While the board voted Wednesday, hunger strikers gathered outside the Board of Education building in a bid to save Dyett High School in Bronzeville from closing

Members of the Chicago Board of Education voted to pass the budget for Fiscal Year 2016 as three different protests took place across the city in opposition to some of the proposed cuts.

Hunger strikers gathered outside the Board of Education building on the ninth day of their strike in a bid to save Dyett High School in Bronzeville from closing. One of the strikers, 40-year-old Jeanette Taylor-Ramann, was taken away in an ambulance.
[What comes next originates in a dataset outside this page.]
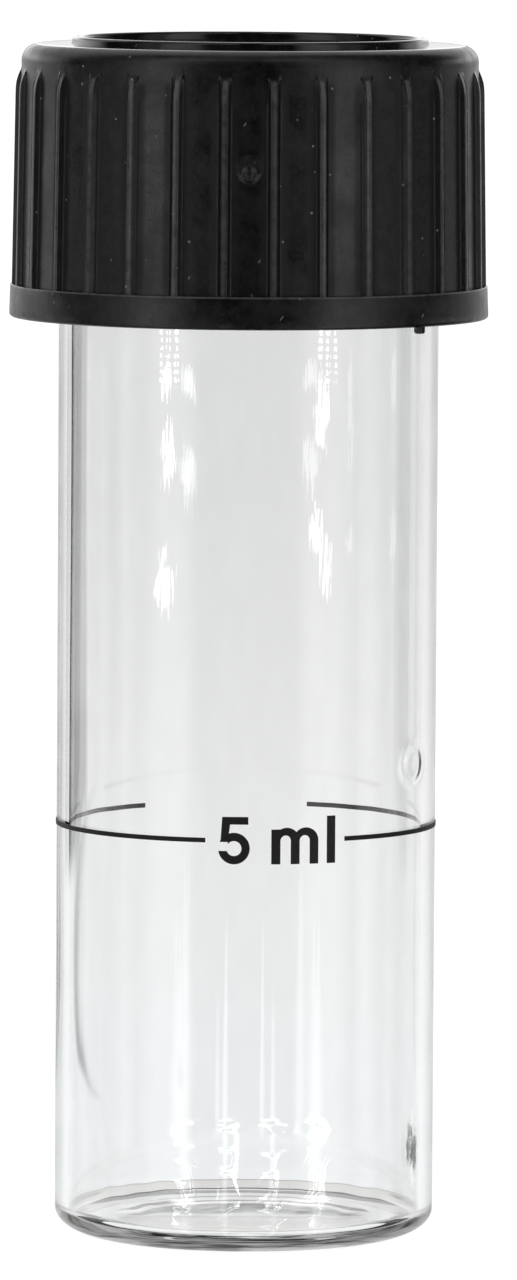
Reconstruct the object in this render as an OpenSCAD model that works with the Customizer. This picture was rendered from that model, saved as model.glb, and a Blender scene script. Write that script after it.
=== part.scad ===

Ramann passed out after demanding a decision from the school board on opening Dyett as a green technology academy.

Ramann said she and a dozen other parents on the hunger strike have not eaten in more than a week.

"I should not be hungry in 2015 over a neighborhood high school that's supposed to belong to the community," Ramann said.

The Board of Education met to consider the $5.7 billion budget for Chicago Public Schools, but the new board president, who was formally approved at the same meeting, called the proposed budget a short-term solution.

The budget calls for $200 million in cuts and approval of more than $1 billion in bonds, after the board agreed to $1.2 billion last month.

"This is much like in your personal lives when you begin to have revenue shortfall. You don't have enough income coming in, you start living off your credit cards," Frank Clark, the board president, said. "You can do it short-term, but sooner or later those credit cards max out."

The budget also includes a $480 "hole" the district hopes will be filled by the state. Forrest Claypool, CEO of Chicago Public Schools, called for state legislators to "step up and do the right thing when it comes to pensions and education funding."

The board unanimously passed the budget over the objections of the Chicago Teachers Union, which also staged protests outside the Bank of America located at 33 N. Dearborn and the CPS headquarters.

"We're going to have to keep going to the public with a simple message," said Jesse Sharkey, vice president of CTU. "You're going to have to fund public schools if you'd like to have one. And the fact is we're going to have to raise property taxes. No one will say it, but I will. It's as simple as that."

The Dyett supporters did not get the decision they were demanding on Wednesday, but they say they will continue their hunger strike as long as it takes, some of them saying they are willing to die over the issue.

At the meeting, Clark and board member Mahalia Hines agreed there needs to be a resolution on Dyett soon, but no decision has yet been made. A public hearing for Dyett is scheduled for Sept. 15.